India, however it influenced religions that sprang from it to other countries (i.e. Buddhism).

Miscellaneous

Reincarnation is a basic belief of Hinduism. It is the concept that the soul continues to migrate through the creation until it reaches moksha. One could reincarnate as someone in another caste (craftsman or priest) or go down to the out caste (for bad karma). This reincarnation happens until moksha takes place. This is why Hindus do not change the system, because to do so is futile, it will not help in the attainment of moksha. According to the Hindu religion cows are sacred because they represent the final step before reaching moksha.
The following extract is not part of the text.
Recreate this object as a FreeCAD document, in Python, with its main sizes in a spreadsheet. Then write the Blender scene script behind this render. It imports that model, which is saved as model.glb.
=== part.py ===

To kill one would be to deny a soul entering moksha.

The "dot" on women's foreheads is called a "bindi." It is usually red in color and normally worn by married women. It is placed on the forehead between the eyebrows because Hindus believe that this is the focal point for wisdom and where the body's energy is concentrated.

The Hindu greeting is called the "namaste." The word means to greet. It is a non-verbal way to say good day as well as a non-contact form of greeting. When the hands are put to the forehead it is a gesture of worship. In the Hindu religion the namaste is a way of saying "the spirit in me respects the spirit in you". Usually, the younger person initiates this gesture before an older person as a sign of respect.